Способа совсем отказаться от приватности не существует. Оттого что свободы гражданского населения независимы, отказаться от своей личной свободы – на деле значит отказаться от свободы всех и каждого. Вы можете сами отказаться от нее ради удобства или под предлогом, что приватность нужна только тем, кому есть что скрывать. Но говорить, что вам она совсем не нужна, так как вам нечего прятать, – значит подразумевать, что никто не должен скрывать вообще ничего, включая иммигрантский статус, историю незанятости, финансовую историю и сведения о здоровье. Таким образом, вы допускаете, что каждый, включая вас самих, будет делиться сведениями о религиозных воззрениях, политических пристрастиях и сексуальных предпочтениях так же открыто, как если бы речь шла о любимых фильмах, музыкальных или читательских вкусах.
И наконец, утверждать о том, что приватность вам безразлична, потому что вам нечего скрывать, равносильно высказыванию: мне не нужна свобода слова, потому что мне нечего сказать. Или что вы безразличны к свободе печати, потому что не любите читать. Или вы равнодушны к вопросам религии, потому что вы не верите в Бога. Или что вам не нужна свобода мирных собраний, поскольку вы ленивый, необщительный тип с агорафобией. Если та или иная свобода не имеет для вас значения сегодня, еще не значит, что она не будет иметь значение завтра – для вас, для вашего соседа или для толп принципиальных диссидентов, за телефонными переговорами которых я следил; для тех, кто протестует по всей планете, чтобы добиться хотя бы малой частицы тех свобод, которые моя страна активно демонтирует.
Я хотел помочь, но не знал как. Я был сыт по горло чувством беспомощности, лежа, как последний придурок, в байковой пижаме на потертой кушетке, завтракая чипсами и запивая диетической колой, пока весь мир в это время полыхал в огне.
Молодые люди на Ближнем Востоке требовали повышения заработков, снижения цен, лучших пенсий, но я не мог им дать ничего из перечисленного, и никто бы не смог научить их самоуправлению, пока они не научатся сами. Также они агитировали за свободный Интернет. Они поносили иранского лидера аятоллу Хомейни, который постоянно усиливал цензуру, блокируя нежелательный контент, отслеживая и перехватывая трафик сайтов неугодного содержания и закрывая доступ иностранным провайдерам. Протестующие выступали против действий президента Египта Хосни Мубарака, который перекрыл доступ в Интернет целой стране – и добился лишь того, что молодежь, еще более яростная и несговорчивая, вышла на улицы.

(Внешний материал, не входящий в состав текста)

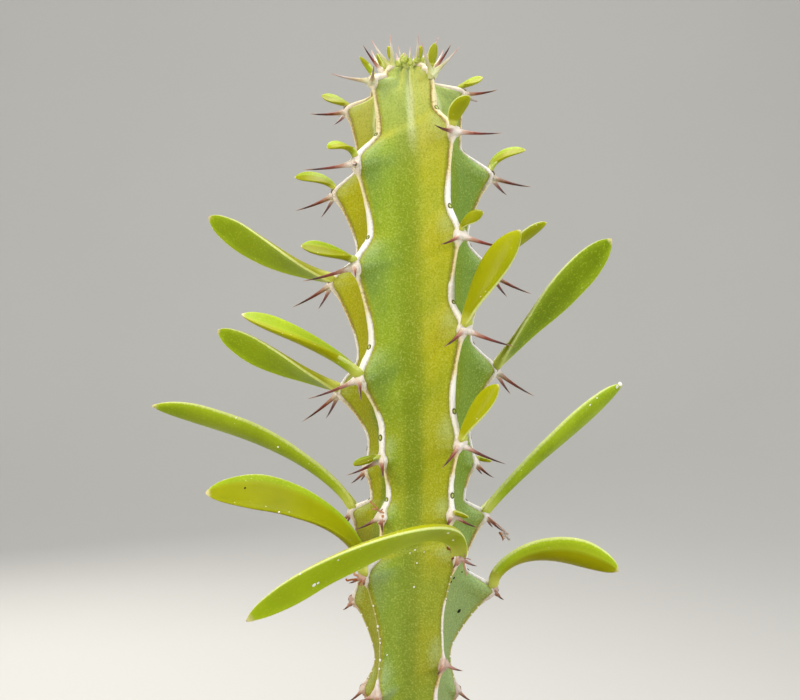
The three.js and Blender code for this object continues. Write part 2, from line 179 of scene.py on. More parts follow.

С тех пор как меня посвятили в проект Tor в Женеве, я пользовался его браузером и настроил собственный Tor-сервер, желая выполнять свои профессиональные обязанности дома и не желая, чтобы мой трафик отслеживался. Я избавился от своего отчаяния, поднялся с кушетки и потащился в свой домашний офис – настроить Tor-мост для обхода иранской интернет-блокады. Затем я передал его цифровое удостоверение основным разработчикам Tor.

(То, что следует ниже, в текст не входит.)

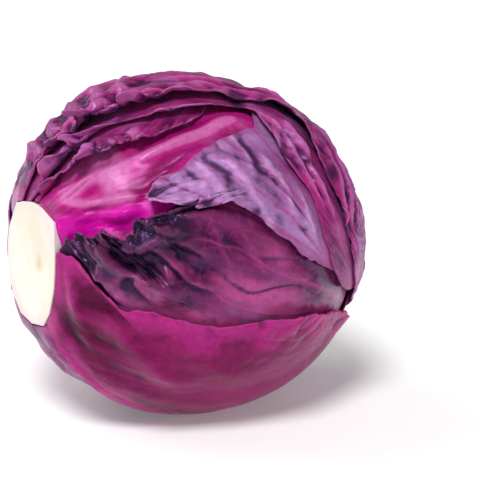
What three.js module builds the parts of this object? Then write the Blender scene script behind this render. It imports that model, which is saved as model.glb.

Это было наименьшее, что я мог сделать. Если был хотя бы малейший шанс, что какой-нибудь парнишка из Ирана, способный выйти в Сеть, теперь будет обходить поставленные фильтры и ограничения и свяжется со мной – свяжется через меня, – будучи защищенным Tor-системой и анонимностью моего сервера, тогда это стоило моего минимального усилия. Я представил, что он теперь сможет читать свою электронную почту или входить в социальные сети, не опасаясь, что его друзей и родных арестуют. Я понятия не имел, таким ли я его себе представлял и соединится ли кто-то в Иране с моим сервером. Важно было другое: помощь, которую я оказал, исходила от частного лица, приватно.

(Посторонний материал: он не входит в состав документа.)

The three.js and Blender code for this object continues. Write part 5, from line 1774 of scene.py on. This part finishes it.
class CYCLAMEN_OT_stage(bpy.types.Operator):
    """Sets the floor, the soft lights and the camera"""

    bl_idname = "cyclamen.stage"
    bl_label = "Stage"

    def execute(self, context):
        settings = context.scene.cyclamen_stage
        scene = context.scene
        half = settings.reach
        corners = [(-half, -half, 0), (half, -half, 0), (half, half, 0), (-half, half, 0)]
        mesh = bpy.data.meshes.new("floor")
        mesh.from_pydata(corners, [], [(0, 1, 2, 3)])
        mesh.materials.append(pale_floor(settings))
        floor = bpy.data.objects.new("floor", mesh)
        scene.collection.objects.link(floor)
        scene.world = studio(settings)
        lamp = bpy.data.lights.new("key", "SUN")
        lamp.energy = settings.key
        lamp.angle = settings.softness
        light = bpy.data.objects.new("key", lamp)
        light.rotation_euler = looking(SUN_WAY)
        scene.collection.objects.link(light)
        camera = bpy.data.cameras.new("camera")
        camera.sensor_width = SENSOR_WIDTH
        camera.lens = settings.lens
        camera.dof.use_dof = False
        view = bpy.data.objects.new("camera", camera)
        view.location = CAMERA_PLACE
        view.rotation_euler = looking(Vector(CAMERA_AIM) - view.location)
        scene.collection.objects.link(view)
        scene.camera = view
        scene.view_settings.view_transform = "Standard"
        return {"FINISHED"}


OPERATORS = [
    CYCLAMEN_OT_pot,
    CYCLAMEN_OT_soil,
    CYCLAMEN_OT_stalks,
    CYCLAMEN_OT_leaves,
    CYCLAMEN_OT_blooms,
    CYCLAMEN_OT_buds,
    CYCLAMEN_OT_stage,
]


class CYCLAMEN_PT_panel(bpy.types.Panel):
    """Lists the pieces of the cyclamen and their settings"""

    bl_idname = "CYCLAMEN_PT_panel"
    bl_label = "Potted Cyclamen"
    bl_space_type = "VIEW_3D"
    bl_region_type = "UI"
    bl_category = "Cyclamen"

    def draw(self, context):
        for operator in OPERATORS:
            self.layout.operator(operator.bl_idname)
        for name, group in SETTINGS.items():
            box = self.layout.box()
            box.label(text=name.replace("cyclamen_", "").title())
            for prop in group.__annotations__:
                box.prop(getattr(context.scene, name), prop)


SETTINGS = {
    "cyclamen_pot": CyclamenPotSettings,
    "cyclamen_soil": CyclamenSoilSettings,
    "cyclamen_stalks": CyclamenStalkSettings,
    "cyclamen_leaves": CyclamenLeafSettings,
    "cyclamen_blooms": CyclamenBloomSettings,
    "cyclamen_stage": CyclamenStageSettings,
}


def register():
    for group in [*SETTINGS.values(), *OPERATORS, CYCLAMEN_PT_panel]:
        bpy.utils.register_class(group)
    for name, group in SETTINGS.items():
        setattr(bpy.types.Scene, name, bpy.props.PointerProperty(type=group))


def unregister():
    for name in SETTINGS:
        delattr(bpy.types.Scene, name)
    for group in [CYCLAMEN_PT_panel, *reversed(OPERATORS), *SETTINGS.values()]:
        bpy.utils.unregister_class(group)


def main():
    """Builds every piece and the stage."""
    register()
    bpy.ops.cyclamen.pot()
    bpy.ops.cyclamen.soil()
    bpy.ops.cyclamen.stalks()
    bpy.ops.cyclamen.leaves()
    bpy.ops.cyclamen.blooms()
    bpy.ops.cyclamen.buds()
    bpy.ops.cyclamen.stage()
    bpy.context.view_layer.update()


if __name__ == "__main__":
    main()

Парень, который начал Арабскую весну, был почти моего возраста. Он был разносчиком из Туниса, продавал фрукты и овощи с тележки. Протестуя против постоянных притеснений и вымогательства властей предержащих, он вышел на площадь и совершил акт самосожжения, погибнув мученической смертью. Если последний свободный поступок, который ты можешь себе позволить, это самосожжение в знак неприятия противозаконного режима, я обязательно встану с кушетки и нажму на несколько клавиш.
Часть третья
Туннель
Представьте, что вы входите в туннель. Представьте перспективу: когда вы смотрите вдаль во всю его длину, простирающуюся перед вами, и замечаете, что стены сужаются в крошечной точке света далеко, на другом его конце. Свет в конце туннеля стал символом надежды, а еще, говорят, это то, что видят пережившие опыт клинической смерти. Им предстояло идти туда, говорят они. Их туда тянуло. Но куда еще можно идти, оказавшись в туннеле? Разве не все в итоге ведет туда, в эту точку света?